Coordinating people is time consuming and difficult, and this "project" clearly makes that issue a lot worse in the interim phases. Seems downright Bayesian, if you know what I mean.

3 comments

Anybody can write a good kernel for one single computer (not just CPU) in a couple years. What makes linux useful is the vast amount of different hardware combinations it supports, often with "black magic" because some hardware doesn't work unless you do something weird (commonly you have to wait some amount of time after the power comes on before using it). One computer is easy, adding support for a second that is even slightly different is more work. Linux works correctly on millions of combinations by now (most of those combinations have not been tested but they would work)
Linux is like 27 million lines of code. The core is several million.
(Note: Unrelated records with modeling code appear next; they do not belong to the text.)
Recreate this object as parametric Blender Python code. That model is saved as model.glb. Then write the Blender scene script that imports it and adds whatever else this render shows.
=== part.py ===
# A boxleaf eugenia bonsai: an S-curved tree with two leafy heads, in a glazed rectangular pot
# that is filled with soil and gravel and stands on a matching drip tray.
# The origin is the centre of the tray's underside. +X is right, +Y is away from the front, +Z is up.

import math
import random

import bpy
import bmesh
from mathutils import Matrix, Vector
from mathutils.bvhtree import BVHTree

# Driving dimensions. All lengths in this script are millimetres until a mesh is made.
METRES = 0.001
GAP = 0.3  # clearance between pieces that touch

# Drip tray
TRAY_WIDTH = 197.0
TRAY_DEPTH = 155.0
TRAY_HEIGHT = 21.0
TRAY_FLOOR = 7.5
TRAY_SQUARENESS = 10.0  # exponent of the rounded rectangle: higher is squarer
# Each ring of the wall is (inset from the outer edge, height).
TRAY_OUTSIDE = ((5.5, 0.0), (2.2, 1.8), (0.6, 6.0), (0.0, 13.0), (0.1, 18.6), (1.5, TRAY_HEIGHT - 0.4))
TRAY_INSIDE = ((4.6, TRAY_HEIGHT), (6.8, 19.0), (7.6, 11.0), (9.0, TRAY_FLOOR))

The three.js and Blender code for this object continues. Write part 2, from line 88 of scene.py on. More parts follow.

I think efforts like gVisor and other sandboxing technologies are the future. gVisor and friends like it can minimize the attack surface of unsafe code down to some minimum.

Rust in Linux as an experiment should go on. Core functionality can likely be re-implemented in Rust and continue to get some meaningful % of the critical path of code safer, but there will always be some level of "unsafe" code in an operating system kernel.

Indeed, I have a similar feeling.

"Rust people" are annoying because they largely want their stuff upstreamed, and they want it NOW. If you have any form of doubt they'll call you names and mark your word as nonsense. It's just obnoxious.

It's okay to want changes, and I think Rust in Linux is a great thing, but you can't expect people to just drop off everything and give you all the attention you want in the exact specific way you want it, and to give all that attention TODAY.

Otherwise just go ahead, fork Linux and do your thing... If it's any good Linux will pull and merge the changes.